Незадолго до этого значимого для двух государств события азербайджанские исламисты также проявили значительную информационную активность. За две недели до приезда израильского президента активисты Исламской партии Азербайджана провели специальную пресс-конференцию, на которой было заявлено, что после израильской операции в секторе Газа (операция «литой свинец») Еврейское государство окончательно потеряло уважением в мусульманском мире. В феврале 2008 года другая группа азербайджанских исламистов в поселке Нардаран (близ Баку) организовали акцию по сожжению израильского флага. Как бы то ни было, а у азербайджанских исламистов (а здесь есть два типа исламистов, так называемые «ваххабиты», ориентирующиеся на российский Северный Кавказ, в первую очередь Дагестан, и шиитские радикалы, видящие Иран страной своей мечты) республиканская власть ассоциируется с враждебной произраильской политикой. Очевидно, что в случае нарастания египетского кризиса и наращивания политических позиций исламистов в этой стране Азербайджан вряд ли останется в стороне от этого процесса. Тем более что важнейший стратегический партнер Баку Турция в последние годы серьезно пересмотрела свои приоритеты на Ближнем Востоке в целом, и в отношении Израиля в частности.
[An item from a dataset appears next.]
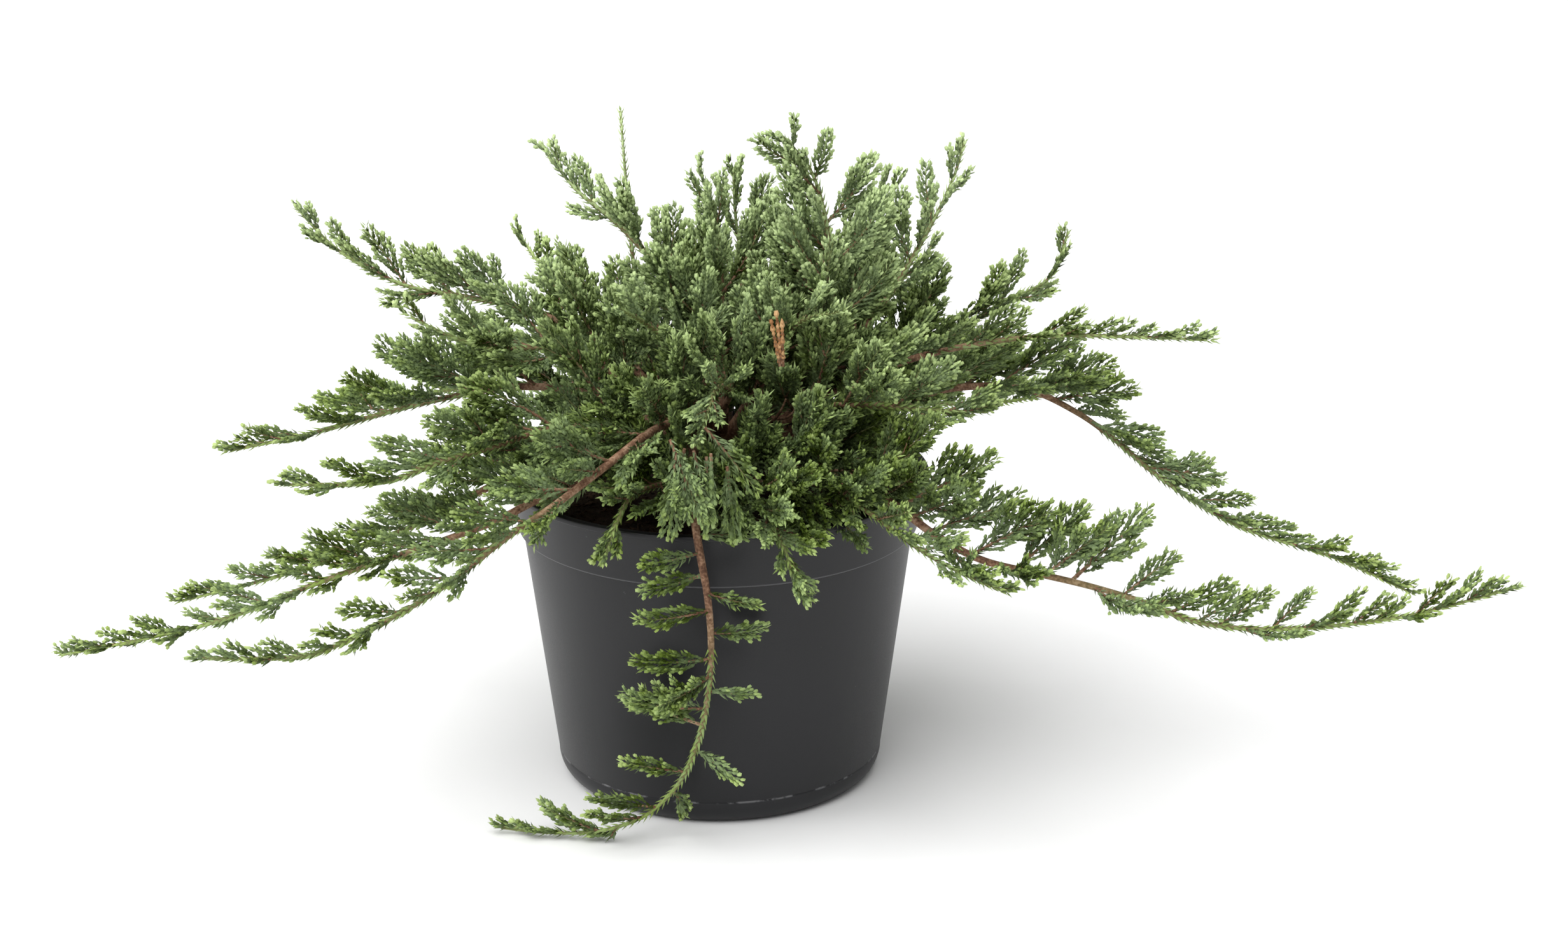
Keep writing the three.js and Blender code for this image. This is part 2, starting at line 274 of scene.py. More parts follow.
def across(directions, wanted):
    """The part of wanted that is square to directions, as unit vectors."""
    return unit(wanted - (wanted * directions).sum(-1, keepdims=True) * directions)


# %% [markdown]
# ## How a side shoot grows
# A side shoot is a flat fan, like a small feather. Its twigs leave it in turn on its two sides, lean
# forwards, and are longest halfway out. Each twig ends in a few short buds, which give it a blunt, knobbly
# tip. A large side shoot carries smaller fans of the same kind. Young tips are pale and yellow-green, and
# older leaves are dark.

# %% Grow side shoots, twigs and buds
TWIG_LEAN = math.radians(35)
BUD_LEAN = math.radians(29)
BUD_STEP = 3.0 * MM
SHORTEST_TWIG = 2.3 * MM
FLOOR_CLEAR = 3.7 * MM
LARGE_SHOOT = 34 * MM


def fan_outline(share):
    """How long the twigs are along a fan, with the longest just before the middle."""
    return 0.15 + 0.85 * np.sin(np.pi * (0.1 + 0.9 * share) ** 0.8)


def grow_buds(rng, leaves, twig, size, side, age):
    """Short buds on both sides of one twig."""
    count = int((size - 1.2 * MM) / BUD_STEP)
    if count < 1:
        return
    place = 0.3 + 0.66 * (np.arange(count) + rng.uniform(0.2, 0.9, count)) / count
    starts, along = at_share(twig, place)
    square = across(along, np.broadcast_to(side, along.shape))
    hand = np.where((np.arange(count) + rng.integers(2)) % 2, 1.0, -1.0)[:, None]
    tilt = rng.normal(0, 0.5, count)[:, None]
    square = hand * (square * np.cos(tilt) + np.cross(along, square) * np.sin(tilt))
    lengths = np.maximum(0.4 * size * (1.05 - place), 1.8 * MM) * rng.uniform(0.8, 1.2, count)
    headings = along * math.cos(BUD_LEAN) + square * math.sin(BUD_LEAN)
    youth = (0.25 + 0.75 * np.linspace(0, 1, 3)[None, :]) * (1 - 0.5 * age) * (0.45 + 0.55 * place[:, None])
    buds = arcs(starts, headings, along, lengths, 3, 0.6)
    buds[..., 2] = np.maximum(buds[..., 2], FLOOR_CLEAR)
    leaves.add(buds, youth=youth, leaf=np.linspace(0.95, 0.85, 3), kind=SCALE)


def grow_twigs(rng, leaves, axis, length, forward, age):
    """Twigs and their buds on both sides of one side shoot. age is 0 for young growth and 1 for old."""
    step = np.interp(length, [10 * MM, 45 * MM], [1.5 * MM, 2.1 * MM])
    count = max(3, int(length * 0.9 / step))
    share = 0.08 + 0.88 * (np.arange(count) + rng.uniform(0, 0.5, count)) / count
    starts, along = at_share(axis, share)
    flat = across(along, np.broadcast_to(forward, along.shape))
    out_of_flat = np.cross(along, flat)
    roll = rng.normal(0, 0.3, count)[:, None]
    hand = np.where(np.arange(count) % 2, 1.0, -1.0)[:, None]
    side = hand * (flat * np.cos(roll) + out_of_flat * np.sin(roll))
    lean = TWIG_LEAN * rng.uniform(0.8, 1.2, count)[:, None]
    headings = along * np.cos(lean) + side * np.sin(lean)
    widest = np.interp(length, [10 * MM, 20 * MM, 45 * MM], [2.8 * MM, 5.8 * MM, 16 * MM])
    reach = widest * fan_outline(share) * rng.uniform(0.75, 1.15, count)
    reach = np.maximum(reach, SHORTEST_TWIG)
    twigs = arcs(starts, headings, unit(along + 0.15 * UP), reach, 4, 0.8)
    twigs[..., 2] = np.maximum(twigs[..., 2], FLOOR_CLEAR)
    youth = (np.linspace(0, 1, 4)[None, :] ** 1.5) * (1 - 0.5 * age) * (0.4 + 0.6 * share[:, None])
    needled = rng.random((count, 1)) < 0.55 * age
    leaves.add(twigs, youth=youth, leaf=np.linspace(1.0, 0.9, 4), kind=NEEDLE * needled)
    for twig, size, turn in zip(twigs, reach, side):
        grow_buds(rng, leaves, twig, size, turn, age)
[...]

Впрочем, у северокавказской российской проблемы, и у проблемы азербайджанской есть еще одно «ближневосточное» измерение. А именно, преобладание силовой политики в сдерживании радикализма. Однако опыт Египта говорит о том, что такой акцент далеко не всегда приводит к нужному результату. И было бы полезно, если бы Баку и Москва извлекли определенные уроки из «пробуждения арабского мира». Понятное дело, борьба с терроризмом и экстремизмом требует силы. И не всегда в странах, вовлеченных в борьбу с этим злом, возможна европейская демократия «здесь и сейчас». Между тем, отсутствие качественной идеологической альтернативы радикальному исламизму (с которым ведется по преимуществу жесткая борьба) сплющивает выбор до следующей оппозиции: либо светский коррумпированный режим без каких-либо элементов демократии (разве что с декорациями), либо радикальный экстремизм. Согласимся, крайне непростой выбор, который уже сегодня делают люди не только в арабском мире, но и на Большом Кавказе.